/---

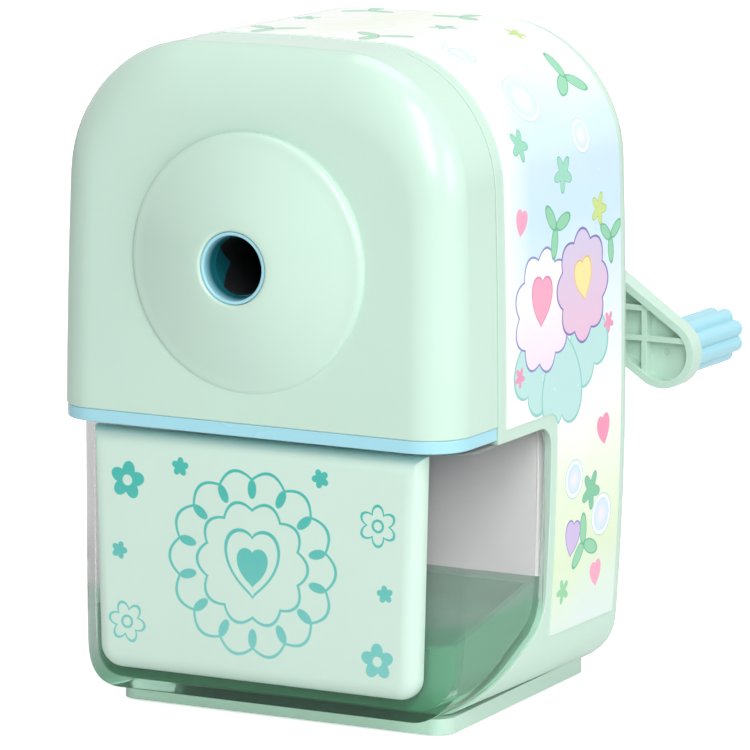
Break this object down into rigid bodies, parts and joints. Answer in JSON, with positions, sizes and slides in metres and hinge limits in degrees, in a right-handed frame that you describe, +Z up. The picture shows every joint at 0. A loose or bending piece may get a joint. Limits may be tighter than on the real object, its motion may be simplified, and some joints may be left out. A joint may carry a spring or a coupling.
{
  "type": "crank pencil sharpener",
  "caption": "Hand-cranked pencil sharpener with a geared helical cutter, a rounded housing, a turning handle at the back and a pull-out clear shavings drawer.",
  "frame": {"origin": "centre of the base's footprint, on the table", "axes": "+X to the right, +Y from the pencil port to the crank, +Z up"},
  "size_m": [0.0725, 0.1004, 0.1042],
  "materials": {
    "mint_abs": "gloss",
    "blue_abs": "gloss",
    "smoke_clear": "gloss",
    "green_tint": "gloss",
    "grey_abs": "satin",
    "black_nylon": "satin",
    "acetal": "satin",
    "film": "gloss",
    "pad": "matte",
    "steel": "satin"
  },
  "bodies": {
    "housing": {"housing_shell": "mint_abs", "front_cover": "mint_abs", "trim_deck": "blue_abs", "bay_panel": "grey_abs", "pencil_guide": "blue_abs", "mechanism_frame": "grey_abs", "ring_gear": "acetal", "inner_bush": "acetal", "rear_bush": "acetal", "wrap_film": "film", "base_plate": "mint_abs", "grip_pad": "pad", "base_screws": "steel", "frame_screws": "steel", "cover_screws": "steel"},
    "drawer": {"drawer_box": "smoke_clear", "drawer_panel": "mint_abs", "shavings_tray": "green_tint"},
    "crank": {"cutter_carrier": "black_nylon", "drive_shaft": "steel", "shaft_pin": "steel", "cutter_axle": "steel", "crank_arm": "mint_abs", "crank_washer": "steel", "crank_screw": "steel", "knob_pin": "steel"},
    "cutter": {"helical_cutter": "steel", "cutter_pinion": "acetal"},
    "handle": {"handle_knob": "blue_abs", "knob_cap": "blue_abs"}
  },
  "joints": [
    {"name": "crank_spin", "type": "hinge", "parent": "housing", "child": "crank", "pos_m": [0, 0, 0.0716], "axis": [0, 1, 0], "continuous": true},
    {"name": "cutter_spin", "type": "hinge", "parent": "crank", "child": "cutter", "pos_m": [0, -0.021, 0.06012], "axis": [0, 0.9816, 0.1908], "continuous": true},
    {"name": "handle_spin", "type": "hinge", "parent": "crank", "child": "handle", "pos_m": [0.03219, 0, 0.04923], "axis": [0, 1, 0], "continuous": true},
    {"name": "drawer_slide", "type": "slide", "parent": "housing", "child": "drawer", "axis": [0, -1, 0], "range_m": [0, 0.032]}
  ],
  "couplings": [
    {"joint": "cutter_spin", "follows": "crank_spin", "ratio": -3}
  ]
}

\---

■ TO BE DONE ■
Tally every line of the data that holds the word "with" and write the count alone.

■ OUTPUT OF THE TASK ■
2